- _DO THIS_: Restate the complete material exactly.

►

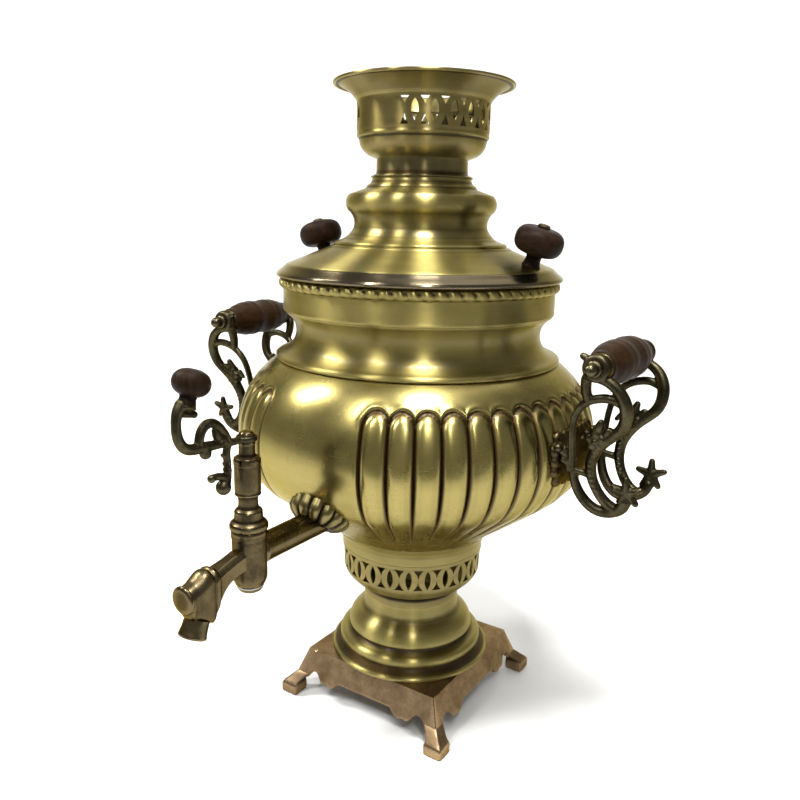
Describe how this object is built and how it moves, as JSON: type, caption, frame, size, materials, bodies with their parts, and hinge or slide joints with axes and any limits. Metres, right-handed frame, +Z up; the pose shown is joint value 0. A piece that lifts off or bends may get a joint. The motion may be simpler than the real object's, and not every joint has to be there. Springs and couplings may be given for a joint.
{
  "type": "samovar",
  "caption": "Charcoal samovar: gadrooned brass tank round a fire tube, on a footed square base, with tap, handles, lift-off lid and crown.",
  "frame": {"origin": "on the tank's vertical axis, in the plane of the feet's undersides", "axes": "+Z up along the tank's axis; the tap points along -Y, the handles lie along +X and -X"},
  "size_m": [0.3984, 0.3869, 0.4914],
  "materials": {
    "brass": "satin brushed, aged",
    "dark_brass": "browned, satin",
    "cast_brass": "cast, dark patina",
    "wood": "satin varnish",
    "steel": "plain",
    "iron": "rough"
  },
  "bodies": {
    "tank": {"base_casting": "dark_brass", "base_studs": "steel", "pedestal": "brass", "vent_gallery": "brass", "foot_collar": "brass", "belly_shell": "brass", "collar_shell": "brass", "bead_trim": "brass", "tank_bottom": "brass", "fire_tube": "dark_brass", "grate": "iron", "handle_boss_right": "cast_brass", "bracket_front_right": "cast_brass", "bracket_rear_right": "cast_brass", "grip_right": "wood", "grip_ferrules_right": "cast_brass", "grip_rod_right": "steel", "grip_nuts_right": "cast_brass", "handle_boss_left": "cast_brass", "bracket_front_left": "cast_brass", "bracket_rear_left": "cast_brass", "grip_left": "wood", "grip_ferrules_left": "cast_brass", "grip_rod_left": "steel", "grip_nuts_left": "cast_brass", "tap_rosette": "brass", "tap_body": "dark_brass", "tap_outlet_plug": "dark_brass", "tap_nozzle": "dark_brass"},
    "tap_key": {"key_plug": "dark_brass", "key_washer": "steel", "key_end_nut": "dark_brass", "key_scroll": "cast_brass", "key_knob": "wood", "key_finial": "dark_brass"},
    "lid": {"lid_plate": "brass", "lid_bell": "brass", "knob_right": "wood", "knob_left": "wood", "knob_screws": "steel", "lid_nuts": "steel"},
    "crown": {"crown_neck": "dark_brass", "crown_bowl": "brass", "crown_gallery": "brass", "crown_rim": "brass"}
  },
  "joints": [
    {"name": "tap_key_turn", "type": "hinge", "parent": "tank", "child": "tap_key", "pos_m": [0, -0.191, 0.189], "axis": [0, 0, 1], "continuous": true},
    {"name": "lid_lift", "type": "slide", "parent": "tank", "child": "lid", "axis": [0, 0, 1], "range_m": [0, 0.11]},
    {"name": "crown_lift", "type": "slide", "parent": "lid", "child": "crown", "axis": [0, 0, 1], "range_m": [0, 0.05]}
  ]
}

◄

- _RESPONSE FOR THIS EXERCISE_:
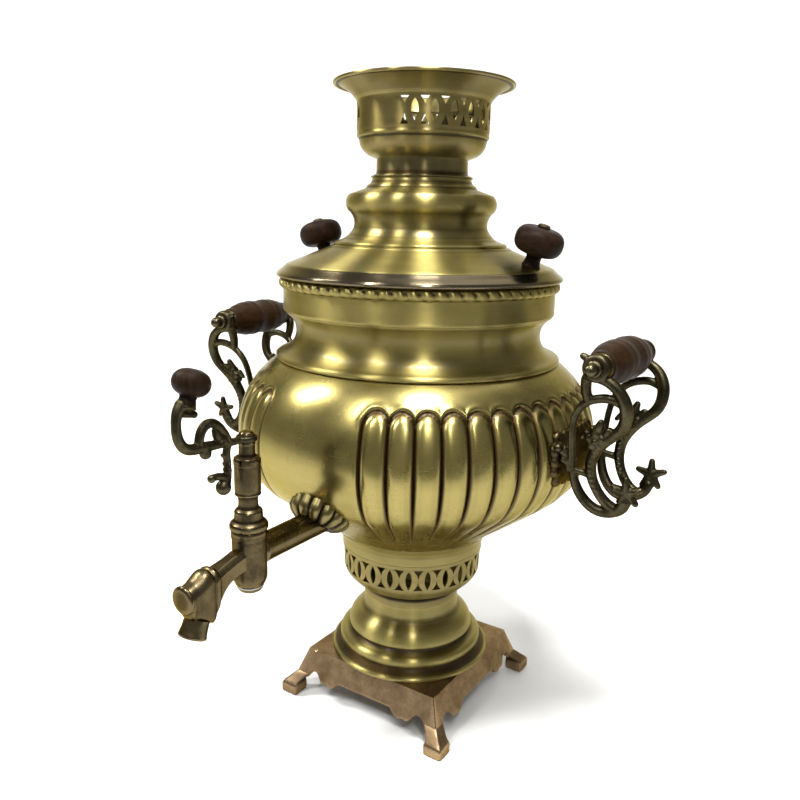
Describe how this object is built and how it moves, as JSON: type, caption, frame, size, materials, bodies with their parts, and hinge or slide joints with axes and any limits. Metres, right-handed frame, +Z up; the pose shown is joint value 0. A piece that lifts off or bends may get a joint. The motion may be simpler than the real object's, and not every joint has to be there. Springs and couplings may be given for a joint.
{
  "type": "samovar",
  "caption": "Charcoal samovar: gadrooned brass tank round a fire tube, on a footed square base, with tap, handles, lift-off lid and crown.",
  "frame": {"origin": "on the tank's vertical axis, in the plane of the feet's undersides", "axes": "+Z up along the tank's axis; the tap points along -Y, the handles lie along +X and -X"},
  "size_m": [0.3984, 0.3869, 0.4914],
  "materials": {
    "brass": "satin brushed, aged",
    "dark_brass": "browned, satin",
    "cast_brass": "cast, dark patina",
    "wood": "satin varnish",
    "steel": "plain",
    "iron": "rough"
  },
  "bodies": {
    "tank": {"base_casting": "dark_brass", "base_studs": "steel", "pedestal": "brass", "vent_gallery": "brass", "foot_collar": "brass", "belly_shell": "brass", "collar_shell": "brass", "bead_trim": "brass", "tank_bottom": "brass", "fire_tube": "dark_brass", "grate": "iron", "handle_boss_right": "cast_brass", "bracket_front_right": "cast_brass", "bracket_rear_right": "cast_brass", "grip_right": "wood", "grip_ferrules_right": "cast_brass", "grip_rod_right": "steel", "grip_nuts_right": "cast_brass", "handle_boss_left": "cast_brass", "bracket_front_left": "cast_brass", "bracket_rear_left": "cast_brass", "grip_left": "wood", "grip_ferrules_left": "cast_brass", "grip_rod_left": "steel", "grip_nuts_left": "cast_brass", "tap_rosette": "brass", "tap_body": "dark_brass", "tap_outlet_plug": "dark_brass", "tap_nozzle": "dark_brass"},
    "tap_key": {"key_plug": "dark_brass", "key_washer": "steel", "key_end_nut": "dark_brass", "key_scroll": "cast_brass", "key_knob": "wood", "key_finial": "dark_brass"},
    "lid": {"lid_plate": "brass", "lid_bell": "brass", "knob_right": "wood", "knob_left": "wood", "knob_screws": "steel", "lid_nuts": "steel"},
    "crown": {"crown_neck": "dark_brass", "crown_bowl": "brass", "crown_gallery": "brass", "crown_rim": "brass"}
  },
  "joints": [
    {"name": "tap_key_turn", "type": "hinge", "parent": "tank", "child": "tap_key", "pos_m": [0, -0.191, 0.189], "axis": [0, 0, 1], "continuous": true},
    {"name": "lid_lift", "type": "slide", "parent": "tank", "child": "lid", "axis": [0, 0, 1], "range_m": [0, 0.11]},
    {"name": "crown_lift", "type": "slide", "parent": "lid", "child": "crown", "axis": [0, 0, 1], "range_m": [0, 0.05]}
  ]
}